Archaeologists rarely agree on anything. So it’s no surprise that for years two groups of scholars have drawn completely opposite conclusions about the relationship between the ancient people of Thailand and China.
Some experts argue that, thousands of years ago, people from Thailand migrated into East Asia, becoming the ancestors of present-day Chinese peoples. Others argue the exact opposite: that it was people from East Asia who migrated south into Thailand. Unfortunately, the sheer complexity of languages and cultures in the region, combined with conflicting archaeological reports, makes it next to impossible to draw concrete conclusions.
In situations like this one researchers increasingly turn to the field of genetics to help fill in the gaps and piece together the history of various populations – and that is just what a team from Thailand has done. In this month’s issue of the American Journal of Physical Anthropology, a bipartisan team of archaeologists and geneticists from across Thailand describes how the mitochondrial DNA (mtDNA) of both ancient and modern Thai populations can help us understand the peopling of the country.
Because the demographics of Thailand are so complex, the authors felt that just sampling modern Thai populations would not give a clear picture into the peopling of the region. So, the researchers dug deeper by sampling archaeological remains as well. They extracted DNA from 43 skeletons excavated at two sites in northeastern Thailand that date to about 3,500 years ago. The authors chose these particular sites, called Noen U-loke and Ban Lum-Khao, because they represented typical ancient farming communities – some of the earliest settlements in existence.
Right away, the authors noticed the ancient and modern samples were very similar genetically – an indication that within the last 3,500 years, people haven’t moved around very much in northeastern Thailand. Some of the modern people tested may in fact be descendants of these early Thai farmers — a very exciting prospect.
More importantly, however, the authors believe they have worked out the peopling of Thailand from the genetic information they gathered. Their data support the hypothesis that many present-day Thai populations are actually descended from people who migrated from southern China only a few thousand years ago — an idea that has gained prominence in recent years among many archaeologists.

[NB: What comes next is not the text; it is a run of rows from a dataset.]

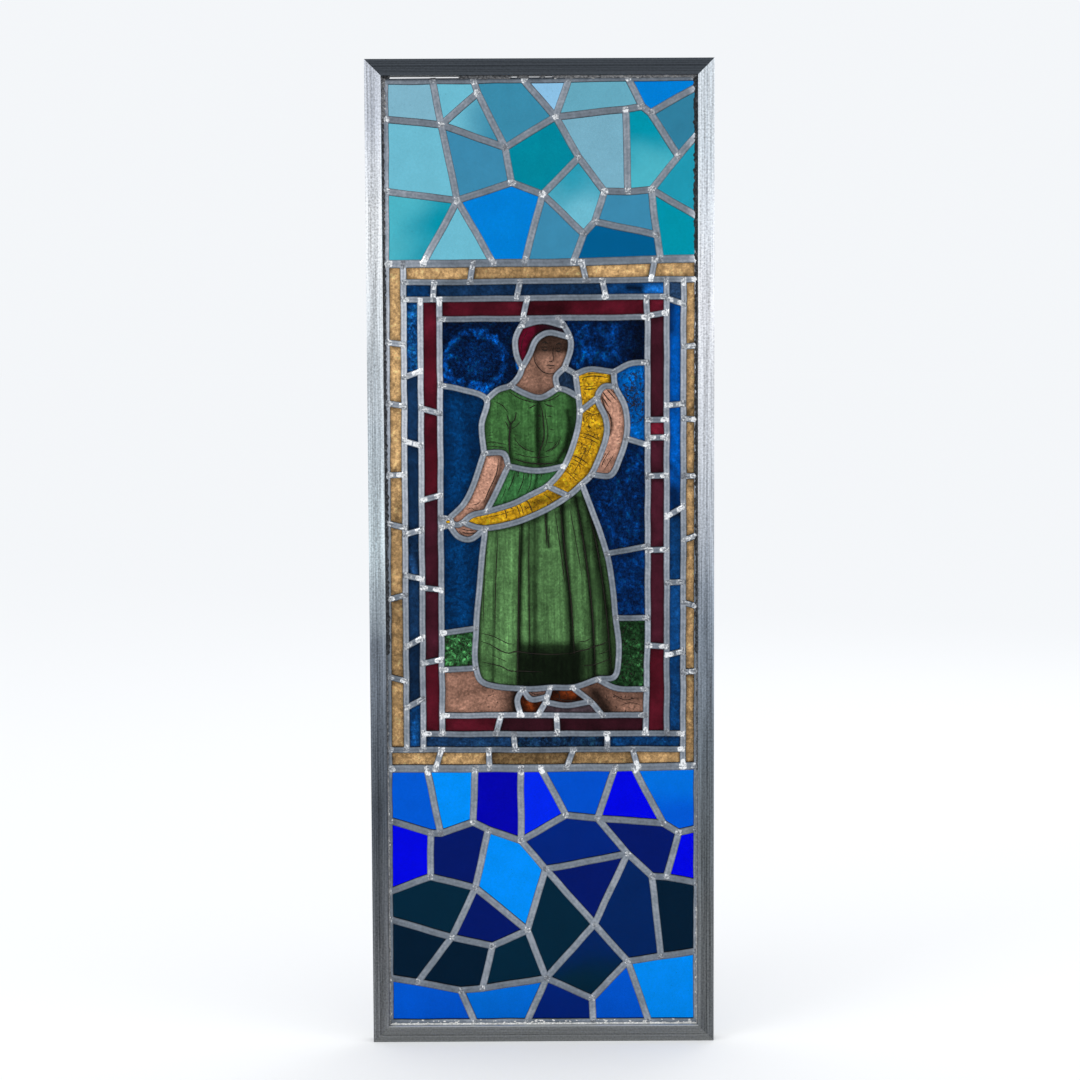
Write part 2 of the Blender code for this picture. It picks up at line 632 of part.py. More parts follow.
def main():
    clear_scene()
    window = make_collection("stained_glass_window")
    net = solder(cartoon())
    loops = cells(net)
    solid = {find_cell(loops, place) for place in LEAD_CELLS}
    glass = glass_groups(loops)
    glazed = [index for group in glass.values() for index in group]
    missing = set(range(len(loops))) - solid - set(glazed)
    if missing or len(glazed) != len(set(glazed)):
        raise ValueError(f"cells without glass of their own: {sorted(missing)}")

    for made in frame_rails():
        made.data.materials.append(material("aluminium", ALUMINIUM, 0.38, metallic=1.0))
        window.objects.link(made)
    panel = bpy.data.objects.new("leaded_panel", None)
    panel.location.z = HEIGHT
    window.objects.link(panel)
    cames = lead_net(net, loops, glass)
    cames.data.materials.append(material("lead", LEAD, 0.55, metallic=1.0))
    cames.parent = panel
    window.objects.link(cames)
    for name, group in glass.items():
        rim = outline([loops[index] for index in group])
        made = pane(name, inset(rim, net, GLASS_EDGE))
        made.data.materials.append(material(name, glass_colour(name), 0.08, transmission=1.0))
        made.parent = panel
        window.objects.link(made)
    print("cells", len(loops), "glass nodes", len(glass), "pieces of glass", len(glazed))


main()
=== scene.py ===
# %% [markdown]
# # A leaded stained glass window
#
# A panel of leaded glass in a narrow aluminium frame: a mosaic of pale blues on top, a painted
# figure with a horn inside three border strips in the middle, and a mosaic of deep blues below.
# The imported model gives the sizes. It is loaded first and stays as it is. Each piece of lead, glass
# and frame made here stands for one of its solids, and the solder and the cement are added to them.

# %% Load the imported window
import json
import math
import random

import bmesh
import bpy
import numpy as np
from mathutils import Matrix, Vector, kdtree, noise
from mathutils.geometry import delaunay_2d_cdt


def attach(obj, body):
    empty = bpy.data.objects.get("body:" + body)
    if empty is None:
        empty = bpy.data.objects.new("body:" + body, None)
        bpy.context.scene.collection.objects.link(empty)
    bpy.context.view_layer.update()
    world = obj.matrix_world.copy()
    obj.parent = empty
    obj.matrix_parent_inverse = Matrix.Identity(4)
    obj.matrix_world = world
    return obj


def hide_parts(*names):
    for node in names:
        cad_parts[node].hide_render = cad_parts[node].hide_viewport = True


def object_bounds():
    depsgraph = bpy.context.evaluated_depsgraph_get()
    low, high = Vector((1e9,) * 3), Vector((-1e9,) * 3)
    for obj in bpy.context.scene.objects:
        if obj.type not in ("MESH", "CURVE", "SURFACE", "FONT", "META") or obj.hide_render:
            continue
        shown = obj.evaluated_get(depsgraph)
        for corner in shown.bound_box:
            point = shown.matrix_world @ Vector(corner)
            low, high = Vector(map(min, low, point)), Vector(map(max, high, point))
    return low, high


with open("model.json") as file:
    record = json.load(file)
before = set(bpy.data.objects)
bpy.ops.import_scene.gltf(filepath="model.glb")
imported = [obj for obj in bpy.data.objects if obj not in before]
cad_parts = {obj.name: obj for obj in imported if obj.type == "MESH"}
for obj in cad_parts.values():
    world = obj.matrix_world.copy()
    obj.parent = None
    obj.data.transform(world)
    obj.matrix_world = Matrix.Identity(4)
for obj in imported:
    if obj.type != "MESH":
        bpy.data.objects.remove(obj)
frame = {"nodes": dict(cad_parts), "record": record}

cad_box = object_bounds()
cad_size = [round(1000 * side) for side in cad_box[1] - cad_box[0]]
print("nodes", len(frame["nodes"]), "size in mm", cad_size)

# %% [markdown]
# ## The eye
#
# The photograph was taken about 2.5 m away and a little above the middle of the window, so the
# frame narrows slightly downwards. These numbers come from fitting the frame's eight corners.
# A long lens from far off and a short lens from near by can frame the same object, but only one
# distance gives the right narrowing, which is why the distance is found first and the lens after.

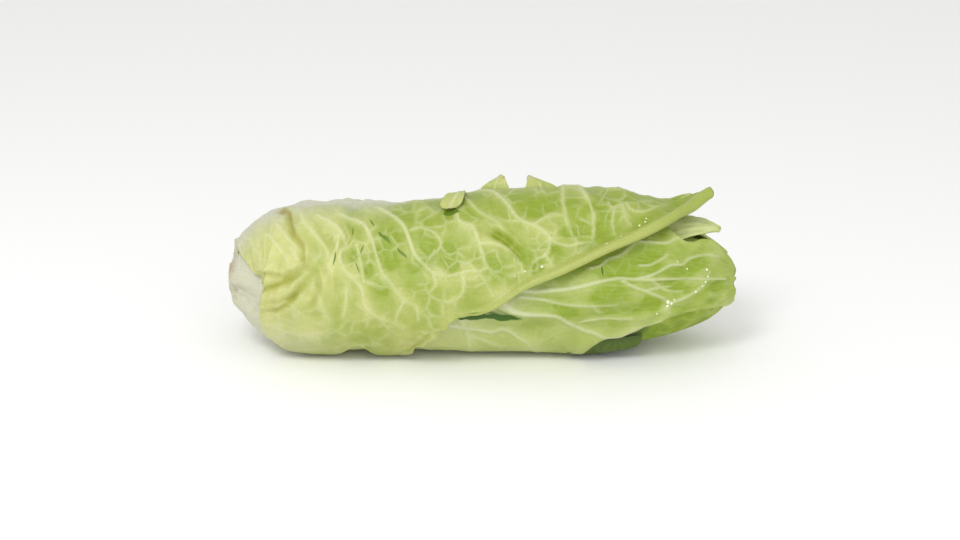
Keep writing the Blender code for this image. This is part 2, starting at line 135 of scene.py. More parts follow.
class HeightMap:
    # how high the leaves laid so far stand over the heart, on a grid of s and angle

    rows, columns, reach = 120, 132, 4

    def __init__(self):
        self.height = np.zeros((self.rows, self.columns))

    def cells(self, s, angle):
        return s / outlineLength * (self.rows - 1), (angle / (2 * math.pi) * self.columns) % self.columns

    def read(self, grid, s, angle):
        row, column = self.cells(s, angle)
        row = np.clip(row, 0, self.rows - 1.001)
        lowRow, lowColumn = row.astype(int), column.astype(int) % self.columns
        nextColumn = (lowColumn + 1) % self.columns
        partRow, partColumn = row - lowRow, column - np.floor(column)
        low = grid[lowRow, lowColumn] * (1 - partColumn) + grid[lowRow, nextColumn] * partColumn
        high = grid[lowRow + 1, lowColumn] * (1 - partColumn) + grid[lowRow + 1, nextColumn] * partColumn
        return low * (1 - partRow) + high * partRow

    def readSmooth(self, grid, s, angle):
        # the same by a cubic spline, for the fine meshes
        row, column = self.cells(s, angle)
        row = np.clip(row, 0, self.rows - 1.001)
        lowRow, lowColumn = np.floor(row).astype(int), np.floor(column).astype(int)
        weights = []
        for part in (row - lowRow, column - lowColumn):
            weights.append([(1 - part) ** 3 / 6, (3 * part**3 - 6 * part**2 + 4) / 6,
                            (-3 * part**3 + 3 * part**2 + 3 * part + 1) / 6, part**3 / 6])
        total = np.zeros(np.shape(s))
        for i in range(4):
            for j in range(4):
                cell = grid[np.clip(lowRow + i - 1, 0, self.rows - 1), (lowColumn + j - 1) % self.columns]
                total += weights[0][i] * weights[1][j] * cell
        return total

    def shifted(self, grid, rows, columns):
        kept = np.clip(np.arange(self.rows) + rows, 0, self.rows - 1)
        return np.roll(grid[kept], -columns, axis=1)

    def draped(self):
        # a smooth surface that nowhere dips below the leaves already laid
        steps = range(-self.reach, self.reach + 1)
        cover = self.height
        cover = np.max([self.shifted(cover, k, 0) for k in steps], axis=0)
        cover = np.max([self.shifted(cover, 0, k) for k in steps], axis=0)
        half = range(-self.reach // 2, self.reach // 2 + 1)
        for _ in range(2):
            cover = np.mean([self.shifted(cover, k, 0) for k in half], axis=0)
            cover = np.mean([self.shifted(cover, 0, k) for k in half], axis=0)
        s = np.linspace(0, outlineLength, self.rows)
        narrow = 1 - np.interp(s, outline[0], outline[2]) / 14.0
        share = np.where(s > outlineLength / 2, np.clip(narrow, 0, 1), 0)[:, None]
        level = np.percentile(cover, 70, axis=1, keepdims=True)
        return cover + share * np.maximum(level - cover, 0)

    def lay(self, s, angle, height):
        s, angle, height = (refined(grid) for grid in (s, angle, height))
        row, column = self.cells(s, angle)
        inside = (row > -0.5) & (row < self.rows - 0.5)
        row = np.clip(np.rint(row[inside]).astype(int), 0, self.rows - 1)
        column = np.rint(column[inside]).astype(int) % self.columns
        np.maximum.at(self.height, (row, column), height[inside])


def refined(grid):
    for axis in (0, 1):
        count = grid.shape[axis]
        fine = np.linspace(0, count - 1, (count - 1) * 6 + 1)
        index = np.minimum(fine.astype(int), count - 2)
        shape = [1, 1]
        shape[axis] = len(fine)
        part = (fine - index).reshape(shape)
        grid = np.take(grid, index, axis) * (1 - part) + np.take(grid, index + 1, axis) * part
    return grid


def closeAtEnds(count, share=0.7):
    even = np.linspace(0, 1, count)
    return (1 - share) * even + share * (0.5 - 0.5 * np.cos(math.pi * even))


plainLeaf = {   # what the plain leaves share
    "widths": [0.50, 0.68, 0.85, 0.94, 1.0, 1.0, 1.0, 1.0, 1.0, 1.0, 1.0],   # shares of the half width
    "narrowAndLiftFrom": (0.6, 0.86),   # shares of the length
    "from": 2, "slant": 24, "wander": 3, "wanderTurn": 2.4,
    "wrinkles": (1.4, 0.55), "wrinkleGreen": 0.14, "veinStep": 0.6, "ribWidth": 9,
}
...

These results are compelling for a number of reasons – most notably the fact that the authors were able to use genetic data to resolve uncertainties about the peopling of Thailand when other types of data could not. It also shows how useful it can be to compare ancient and modern DNA when tracing prehistoric migrations. Many studies use only one or the other. Finally, these authors were able to utilize genetics in a region – Southeast Asia – that has not seen much genetics research compared to other regions. Hopefully future research on the genetic history of this region will continue down the path laid out by these researchers, following their lead of taking evidence from all disciplines in reshaping theories on ancient civilizations. Perhaps we will even see more agreement from archaeologists.